The Aim to Rationalize Balancing Within the Context of Constitutional Courts’ Activism (original) (raw)
2010
Abstract
As long as balancing appears as a fundamental instrument of this new constitutionalism where the constitutional court plays the role of “Guardian of the Constitution” through the interpretation of subjective rights as though they were objective principles of the total legal order, the aim to rationalize it appears as an immediate consequence. Rationality, accordingly, relates to the purpose of providing decisions that could best fulfill the exigency of legitimacy. In this regard, Robert Alexy’s Special Case Thesis and Theory of Constitutional Rights are clear examples of this connection, first, between morality and law, and, second, between balancing and rationality.

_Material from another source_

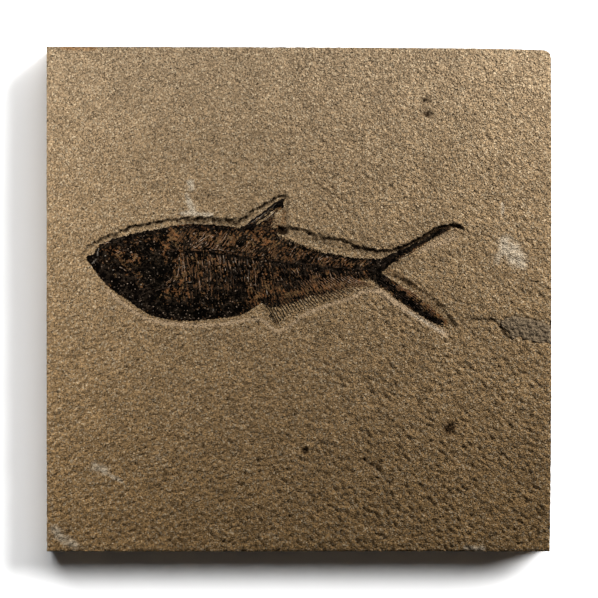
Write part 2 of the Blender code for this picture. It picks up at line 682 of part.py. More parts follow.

Since, for Alexy, legal discourse is a special case of general practical discourse, and balancing, through the Weight Formula and the definition of preference relations, can provide rationality in decision-making, the main question is how to apply, in constitutional adjudication, this vast field of argumentation according to the premise of “unity of practical reason” without sacrificing the consistency of the system of rights. The relationship between constitutional court’s activism, particularly the Bundesverfassungsgericht, and balancing seems to adequately links this dilemma to Alexy’s premises. Yet, it also reveals that this debate on rationality, as Alexy’s defends it, should be challenged by new questions.